Now with Alex Smith headed to the Redskins. what free agent QB, if any, will the Browns try to sign or trade for? -- Tim C., Cambridge
That’s the big question after the Redskins and Chiefs pulled off the blockbuster deal earlier this week. Plenty of people drew a connection between Smith and the Browns because of new general manager John Dorsey, who traded for Smith shortly after he took the same job with the Chiefs in 2013. Alas, Smith won’t be with the Browns next year, but there are plenty of other options if Cleveland looks to add a veteran when free agency opens in a little more than a month.
Here are a handful. Many others could be available via trade.
(We didn’t include Washington’s Kirk Cousins, who falls into his own category when it comes to projecting the type of contract he may sign, San Francisco’s Jimmy Garoppolo [same reason] and Drew Brees, who has vowed to return to New Orleans.)
-- Minnesota’s three quarterbacks -- Case Keenum, Teddy Bridgewater and Sam Bradford -- are all poised to be unrestricted free agents. One could be franchised or re-signed before free agency.
-- Cincinnati’s AJ McCarron will learn if he’ll be classified as a restricted or unrestricted free agent later this month. If he’s restricted, the Bengals could put a tender on him that would require teams to part with a first- or second-round draft pick in order to sign him away from Cincinnati.
-- Chase Daniel, who spent three seasons in Kansas City during Dorsey’s tenure, is set to become a free agent. He’s started just two games but has been one of the game’s most coveted backups.
-- Matt Moore of the Dolphins has started 30 games over the course of his 11-year career, including 12 in 2011. He also started Miami’s playoff loss to the Steelers last year.
What would it take for the Browns to get a first-round pick and realistically how high in first round could we move into? I would like the Browns to get a QB, LB Roquan Smith from Georgia and best player available after that. -- Raimund R., Plant City, Florida
You only need to look to last year to see how plausible it would be for the Browns to finish this year’s draft with three first-round selections. All it took was for the Browns to part with their second-round pick (No. 33) and a fourth-round selection in a deal with Green Bay to move up to No. 29, where they drafted tight end David Njoku. Considering the Browns hold picks No. 33 and No. 35 in this year’s draft, a similar trade certainly could be executed. If Cleveland wants to move any higher than 29th with a third potential pick, it’d obviously take more. But with the team’s surplus of draft assets, anything is possible.

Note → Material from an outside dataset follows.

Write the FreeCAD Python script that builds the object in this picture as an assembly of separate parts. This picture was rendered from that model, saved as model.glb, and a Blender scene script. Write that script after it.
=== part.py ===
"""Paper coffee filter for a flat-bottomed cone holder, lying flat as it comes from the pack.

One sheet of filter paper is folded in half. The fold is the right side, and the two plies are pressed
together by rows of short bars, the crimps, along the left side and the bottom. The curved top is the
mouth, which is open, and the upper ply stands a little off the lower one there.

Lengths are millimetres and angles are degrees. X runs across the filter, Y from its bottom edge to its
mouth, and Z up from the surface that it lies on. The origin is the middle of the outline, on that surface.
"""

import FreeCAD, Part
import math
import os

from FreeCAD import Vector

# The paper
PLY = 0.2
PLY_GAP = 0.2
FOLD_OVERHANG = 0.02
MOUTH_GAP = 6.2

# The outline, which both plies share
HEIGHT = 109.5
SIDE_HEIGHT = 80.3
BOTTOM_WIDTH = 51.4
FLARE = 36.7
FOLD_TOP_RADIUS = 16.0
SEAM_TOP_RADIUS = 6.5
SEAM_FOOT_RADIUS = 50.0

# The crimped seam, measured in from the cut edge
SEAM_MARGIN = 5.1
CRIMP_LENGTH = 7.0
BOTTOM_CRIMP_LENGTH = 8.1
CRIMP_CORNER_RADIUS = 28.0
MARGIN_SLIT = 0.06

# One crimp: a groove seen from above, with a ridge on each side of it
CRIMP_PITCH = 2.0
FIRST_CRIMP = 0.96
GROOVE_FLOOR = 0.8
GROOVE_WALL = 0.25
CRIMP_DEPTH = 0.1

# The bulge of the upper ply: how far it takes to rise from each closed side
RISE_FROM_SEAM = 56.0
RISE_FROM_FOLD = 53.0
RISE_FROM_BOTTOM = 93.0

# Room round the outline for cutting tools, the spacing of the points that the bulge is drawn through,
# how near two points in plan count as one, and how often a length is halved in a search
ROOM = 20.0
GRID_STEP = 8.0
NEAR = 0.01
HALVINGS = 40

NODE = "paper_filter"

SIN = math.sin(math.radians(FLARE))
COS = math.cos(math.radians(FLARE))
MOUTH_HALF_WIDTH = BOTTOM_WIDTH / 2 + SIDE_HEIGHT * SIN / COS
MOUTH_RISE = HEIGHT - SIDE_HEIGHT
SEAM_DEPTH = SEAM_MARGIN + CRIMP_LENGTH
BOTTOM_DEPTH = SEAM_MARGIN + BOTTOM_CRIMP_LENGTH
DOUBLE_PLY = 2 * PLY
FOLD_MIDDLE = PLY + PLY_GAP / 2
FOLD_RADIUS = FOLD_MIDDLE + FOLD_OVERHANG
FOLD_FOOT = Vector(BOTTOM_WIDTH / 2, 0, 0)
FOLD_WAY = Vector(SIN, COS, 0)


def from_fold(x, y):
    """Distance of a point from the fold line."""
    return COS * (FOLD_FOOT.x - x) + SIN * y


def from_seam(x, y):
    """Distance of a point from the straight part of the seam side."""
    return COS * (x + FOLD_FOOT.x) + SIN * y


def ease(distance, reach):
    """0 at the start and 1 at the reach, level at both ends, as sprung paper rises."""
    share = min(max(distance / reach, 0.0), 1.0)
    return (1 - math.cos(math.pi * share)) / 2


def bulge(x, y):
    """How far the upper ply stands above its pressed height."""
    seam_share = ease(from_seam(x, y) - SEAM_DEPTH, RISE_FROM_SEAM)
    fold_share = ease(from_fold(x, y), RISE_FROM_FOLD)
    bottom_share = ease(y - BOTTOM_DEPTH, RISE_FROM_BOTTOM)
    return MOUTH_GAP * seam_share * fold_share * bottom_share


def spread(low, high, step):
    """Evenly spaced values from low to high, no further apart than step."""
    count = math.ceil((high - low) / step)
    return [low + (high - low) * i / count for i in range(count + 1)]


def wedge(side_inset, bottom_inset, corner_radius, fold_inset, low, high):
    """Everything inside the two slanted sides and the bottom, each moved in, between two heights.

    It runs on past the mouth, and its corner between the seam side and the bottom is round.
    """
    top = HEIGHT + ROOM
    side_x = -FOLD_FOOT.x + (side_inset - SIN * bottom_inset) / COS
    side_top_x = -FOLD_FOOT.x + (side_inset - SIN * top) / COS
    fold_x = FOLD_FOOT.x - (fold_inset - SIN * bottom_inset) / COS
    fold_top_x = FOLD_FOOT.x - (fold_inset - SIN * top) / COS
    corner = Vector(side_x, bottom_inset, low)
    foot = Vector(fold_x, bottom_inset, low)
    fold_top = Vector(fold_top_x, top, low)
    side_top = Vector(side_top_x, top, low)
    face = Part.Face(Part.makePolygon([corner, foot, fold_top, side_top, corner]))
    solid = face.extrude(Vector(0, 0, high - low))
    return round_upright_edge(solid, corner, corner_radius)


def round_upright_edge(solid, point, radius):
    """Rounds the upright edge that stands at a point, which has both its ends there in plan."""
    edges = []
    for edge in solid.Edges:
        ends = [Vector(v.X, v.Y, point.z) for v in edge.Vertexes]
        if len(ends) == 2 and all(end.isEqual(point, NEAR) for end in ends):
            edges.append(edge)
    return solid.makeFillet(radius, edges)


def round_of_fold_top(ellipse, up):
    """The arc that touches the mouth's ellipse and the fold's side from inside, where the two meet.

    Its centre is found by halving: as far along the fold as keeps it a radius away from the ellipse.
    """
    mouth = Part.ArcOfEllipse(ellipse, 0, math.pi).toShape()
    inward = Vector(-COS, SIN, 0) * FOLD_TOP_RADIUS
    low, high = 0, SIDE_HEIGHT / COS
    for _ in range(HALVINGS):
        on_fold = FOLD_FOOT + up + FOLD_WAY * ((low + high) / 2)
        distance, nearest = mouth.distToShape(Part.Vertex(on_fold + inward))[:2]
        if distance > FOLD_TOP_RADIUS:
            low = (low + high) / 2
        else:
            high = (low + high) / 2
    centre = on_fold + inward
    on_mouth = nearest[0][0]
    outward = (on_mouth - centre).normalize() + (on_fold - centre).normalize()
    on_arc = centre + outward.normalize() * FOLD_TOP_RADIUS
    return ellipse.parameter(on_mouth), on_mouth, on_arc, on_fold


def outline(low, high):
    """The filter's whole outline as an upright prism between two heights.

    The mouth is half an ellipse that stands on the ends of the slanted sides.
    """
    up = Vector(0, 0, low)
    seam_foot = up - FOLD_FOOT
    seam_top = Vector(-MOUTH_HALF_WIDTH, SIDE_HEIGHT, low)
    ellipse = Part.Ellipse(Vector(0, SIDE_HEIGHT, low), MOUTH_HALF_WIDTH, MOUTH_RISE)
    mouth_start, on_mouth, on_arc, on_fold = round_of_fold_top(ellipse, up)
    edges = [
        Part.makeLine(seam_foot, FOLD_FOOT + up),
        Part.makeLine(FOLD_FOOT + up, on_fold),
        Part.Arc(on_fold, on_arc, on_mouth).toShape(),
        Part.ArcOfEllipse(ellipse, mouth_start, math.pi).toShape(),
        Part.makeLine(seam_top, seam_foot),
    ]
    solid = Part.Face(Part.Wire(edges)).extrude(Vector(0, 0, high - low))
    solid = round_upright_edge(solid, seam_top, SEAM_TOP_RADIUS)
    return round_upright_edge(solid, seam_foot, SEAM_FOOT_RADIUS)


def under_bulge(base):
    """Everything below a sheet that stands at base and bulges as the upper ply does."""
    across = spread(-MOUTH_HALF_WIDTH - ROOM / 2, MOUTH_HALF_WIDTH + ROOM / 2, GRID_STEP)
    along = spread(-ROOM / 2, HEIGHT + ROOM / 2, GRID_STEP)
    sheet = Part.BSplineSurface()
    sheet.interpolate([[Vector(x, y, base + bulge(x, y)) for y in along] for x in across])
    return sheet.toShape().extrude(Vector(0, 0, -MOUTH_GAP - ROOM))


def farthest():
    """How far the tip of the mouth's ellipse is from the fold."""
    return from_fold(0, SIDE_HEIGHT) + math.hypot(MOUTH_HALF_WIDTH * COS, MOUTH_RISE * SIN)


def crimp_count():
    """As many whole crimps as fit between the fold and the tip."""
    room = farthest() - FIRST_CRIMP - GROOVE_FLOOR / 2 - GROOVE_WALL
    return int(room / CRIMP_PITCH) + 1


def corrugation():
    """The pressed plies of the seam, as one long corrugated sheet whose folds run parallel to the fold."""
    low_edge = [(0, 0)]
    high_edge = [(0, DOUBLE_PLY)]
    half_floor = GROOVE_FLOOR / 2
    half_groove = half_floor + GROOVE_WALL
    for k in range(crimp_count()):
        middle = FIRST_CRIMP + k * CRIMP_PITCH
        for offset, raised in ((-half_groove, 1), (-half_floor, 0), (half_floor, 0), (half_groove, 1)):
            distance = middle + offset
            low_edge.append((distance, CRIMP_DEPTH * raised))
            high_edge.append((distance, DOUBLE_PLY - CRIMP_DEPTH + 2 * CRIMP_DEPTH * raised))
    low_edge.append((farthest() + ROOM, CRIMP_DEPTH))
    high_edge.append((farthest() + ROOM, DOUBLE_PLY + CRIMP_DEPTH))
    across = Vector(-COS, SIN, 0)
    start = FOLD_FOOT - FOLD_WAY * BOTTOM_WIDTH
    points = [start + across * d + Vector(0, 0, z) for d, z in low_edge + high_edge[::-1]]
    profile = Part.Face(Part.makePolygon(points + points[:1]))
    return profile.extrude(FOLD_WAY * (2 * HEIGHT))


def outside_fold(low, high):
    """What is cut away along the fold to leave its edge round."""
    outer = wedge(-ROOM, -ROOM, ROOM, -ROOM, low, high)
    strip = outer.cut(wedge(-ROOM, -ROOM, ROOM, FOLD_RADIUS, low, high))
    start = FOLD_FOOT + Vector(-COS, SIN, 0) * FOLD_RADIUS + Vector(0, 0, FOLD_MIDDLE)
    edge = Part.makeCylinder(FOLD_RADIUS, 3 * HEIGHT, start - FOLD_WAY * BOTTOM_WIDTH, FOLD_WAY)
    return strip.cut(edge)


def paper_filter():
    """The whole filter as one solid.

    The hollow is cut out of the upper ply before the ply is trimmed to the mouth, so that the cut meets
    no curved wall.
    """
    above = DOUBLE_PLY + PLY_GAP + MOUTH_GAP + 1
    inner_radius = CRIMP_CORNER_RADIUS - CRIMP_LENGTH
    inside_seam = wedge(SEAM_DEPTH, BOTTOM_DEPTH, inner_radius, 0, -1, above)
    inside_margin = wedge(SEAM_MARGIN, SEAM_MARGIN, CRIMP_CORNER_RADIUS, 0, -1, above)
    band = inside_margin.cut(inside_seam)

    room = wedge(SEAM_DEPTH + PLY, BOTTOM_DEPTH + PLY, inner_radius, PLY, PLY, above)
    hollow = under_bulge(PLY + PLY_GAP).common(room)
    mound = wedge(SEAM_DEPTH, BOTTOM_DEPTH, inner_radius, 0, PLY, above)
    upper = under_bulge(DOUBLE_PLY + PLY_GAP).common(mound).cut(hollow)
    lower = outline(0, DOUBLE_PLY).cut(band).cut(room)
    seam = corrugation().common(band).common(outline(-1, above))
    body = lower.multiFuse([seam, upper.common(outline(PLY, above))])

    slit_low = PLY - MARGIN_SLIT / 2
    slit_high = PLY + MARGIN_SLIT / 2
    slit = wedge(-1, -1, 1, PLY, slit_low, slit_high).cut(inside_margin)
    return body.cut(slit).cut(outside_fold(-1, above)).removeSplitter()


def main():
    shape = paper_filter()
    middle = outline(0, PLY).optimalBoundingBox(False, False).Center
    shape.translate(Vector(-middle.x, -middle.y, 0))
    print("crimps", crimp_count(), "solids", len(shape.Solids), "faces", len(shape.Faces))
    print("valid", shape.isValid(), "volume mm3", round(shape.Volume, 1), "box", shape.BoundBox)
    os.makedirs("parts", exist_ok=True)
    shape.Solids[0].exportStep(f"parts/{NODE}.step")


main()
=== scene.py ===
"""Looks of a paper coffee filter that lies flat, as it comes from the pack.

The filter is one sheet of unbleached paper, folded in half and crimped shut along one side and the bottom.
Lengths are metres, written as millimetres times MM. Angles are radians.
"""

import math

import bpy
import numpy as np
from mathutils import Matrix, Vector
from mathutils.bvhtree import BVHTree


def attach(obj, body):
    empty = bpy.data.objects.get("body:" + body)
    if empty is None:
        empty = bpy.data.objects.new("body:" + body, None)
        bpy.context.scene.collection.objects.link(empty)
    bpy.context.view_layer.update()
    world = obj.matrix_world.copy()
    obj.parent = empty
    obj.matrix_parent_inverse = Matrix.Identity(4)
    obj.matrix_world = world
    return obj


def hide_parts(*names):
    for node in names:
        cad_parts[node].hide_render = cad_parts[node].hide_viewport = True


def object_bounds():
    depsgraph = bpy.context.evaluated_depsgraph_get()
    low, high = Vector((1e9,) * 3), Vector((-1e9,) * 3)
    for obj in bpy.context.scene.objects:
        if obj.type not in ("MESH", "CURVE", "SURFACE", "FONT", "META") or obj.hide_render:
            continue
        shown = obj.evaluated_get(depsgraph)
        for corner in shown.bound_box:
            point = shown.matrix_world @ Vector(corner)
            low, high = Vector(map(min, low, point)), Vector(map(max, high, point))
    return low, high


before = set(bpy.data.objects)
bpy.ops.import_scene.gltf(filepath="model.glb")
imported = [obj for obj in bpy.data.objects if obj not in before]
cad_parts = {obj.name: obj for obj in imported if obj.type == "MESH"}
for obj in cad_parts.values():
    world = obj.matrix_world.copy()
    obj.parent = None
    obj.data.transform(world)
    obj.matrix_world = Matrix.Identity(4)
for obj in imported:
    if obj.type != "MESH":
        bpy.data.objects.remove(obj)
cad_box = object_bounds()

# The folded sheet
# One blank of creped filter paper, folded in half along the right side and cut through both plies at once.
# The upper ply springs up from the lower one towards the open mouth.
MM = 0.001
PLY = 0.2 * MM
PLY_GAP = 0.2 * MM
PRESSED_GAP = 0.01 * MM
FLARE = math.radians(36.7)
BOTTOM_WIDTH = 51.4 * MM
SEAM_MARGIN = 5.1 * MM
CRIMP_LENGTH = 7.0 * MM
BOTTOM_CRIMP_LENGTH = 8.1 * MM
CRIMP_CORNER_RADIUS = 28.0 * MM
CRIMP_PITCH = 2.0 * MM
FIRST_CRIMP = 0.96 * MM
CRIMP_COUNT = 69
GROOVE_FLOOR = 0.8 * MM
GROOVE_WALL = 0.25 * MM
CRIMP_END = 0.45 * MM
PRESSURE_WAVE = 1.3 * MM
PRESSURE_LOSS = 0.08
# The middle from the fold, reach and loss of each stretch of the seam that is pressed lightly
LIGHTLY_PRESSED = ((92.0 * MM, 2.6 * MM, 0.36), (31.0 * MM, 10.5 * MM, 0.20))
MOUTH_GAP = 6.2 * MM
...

Assuming the Browns go QB at 1, if somehow Saquon Barkley and Minkah Fitzpatrick go at No. 2 and No. 3, who would be the next best pick at 4? Surely if this were to happen, a trade back with, say, the Jets is the best move? -- B.B., Brisbane, Australia
In this scenario, the Browns certainly would receive their fair share of offers to trade back from quarterback-needy teams. If Cleveland held pat, it’d have players such as North Carolina State pass rusher Bradley Chubb, the talented offensive line duo of Quenton Nelson and Mike McGlinchey from Notre Dame, Ohio State cornerback Denzel Ward, Georgia linebacker Roquan Smith and Virginia Tech linebacker Tremaine Edmunds at its disposal.